Thanks TR - damn good read too.

 
 
 
Transyferous Rex
3.1.1  Transyferous Rex  replied to  1stwarrior @3.1    3 weeks ago

It's going to be interesting. That's the back yard.

 
 
 
Transyferous Rex
3.1.2  Transyferous Rex  replied to  1stwarrior @3.1    3 weeks ago

I haven't really been paying attention. Apparently, Murphy is still sitting on the shelf. 

 
 
 
1stwarrior
3.1.3  seeder  1stwarrior  replied to  Transyferous Rex @3.1.2    3 weeks ago

It was decided 4-4 because Gorsuch recused himself - so it is, indeed, sitting on the shelf to be reargued.  Really surprised that the court heard McGirt before closing out Murphy.

 
 
 
Split Personality
3.1.4  Split Personality  replied to  1stwarrior @3.1.3    3 weeks ago

Really?

The answer to the headline is yes.

 
 
 
Kavika
3.1.5  Kavika   replied to  1stwarrior @3.1.3    3 weeks ago

Gorsuch would have to recuse himself again on the Murphy case. Perhaps that is why they are going with McGrit.

 
 
 
1stwarrior
3.1.6  seeder  1stwarrior  replied to  Kavika @3.1.5    3 weeks ago

Hmmm - so, if they use McGirt for the reservation issue and get a go, then the Murphy case would be settled in rote.  But, if McGirt is not approved, then Murphy would not be either.

Why wouldn't they use the Murphy - unless they are "hoping" that they will get another supreme to have a 5-4/4-5 decision?
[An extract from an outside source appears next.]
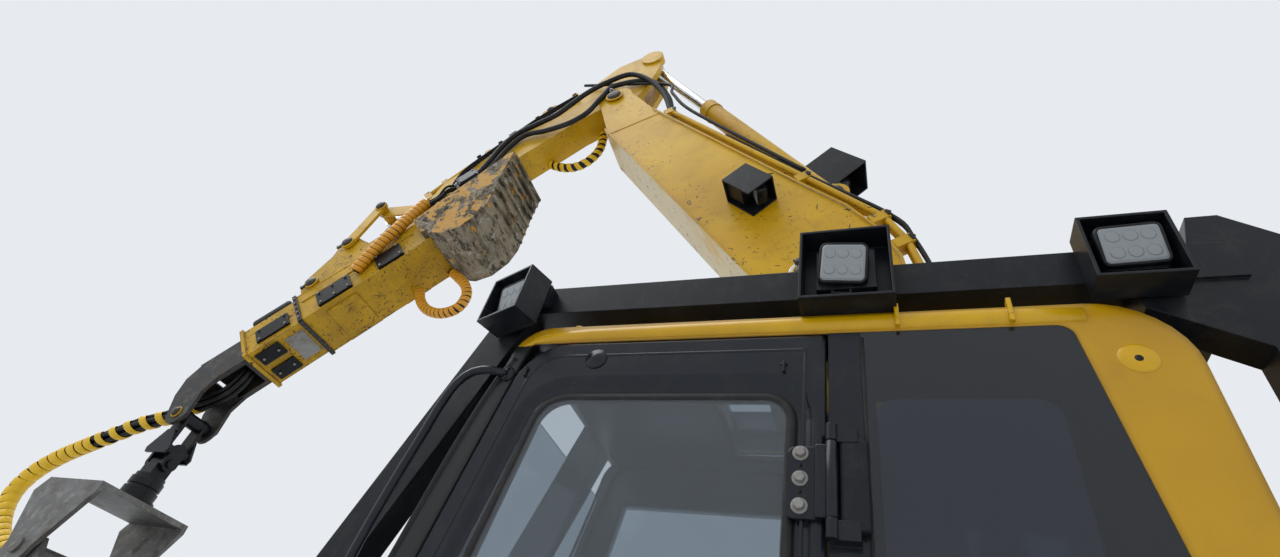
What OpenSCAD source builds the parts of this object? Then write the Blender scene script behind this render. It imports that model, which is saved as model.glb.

OK - they are hearing the McGirt case so Gorsuch can "gently school" the justices on proper Indian law - pretty friggin' astute if ya ask me.  With his teachings, the Murphy case would be a more fair hearing.

Like it.

 
 
 
1stwarrior
3.1.7  seeder  1stwarrior  replied to  Kavika @3.1.5    2 weeks ago

The Murphy v. Carpenter case was 4-4, with Gorsuch recusing.  "IF" Gorsuch goes for the McGirt, along with the other 4 who voted in favor of the Murphy case, McGirt would be a 5-4 decision in favor of McGirt.  What impact would that have on the Murphy case when it is reheard?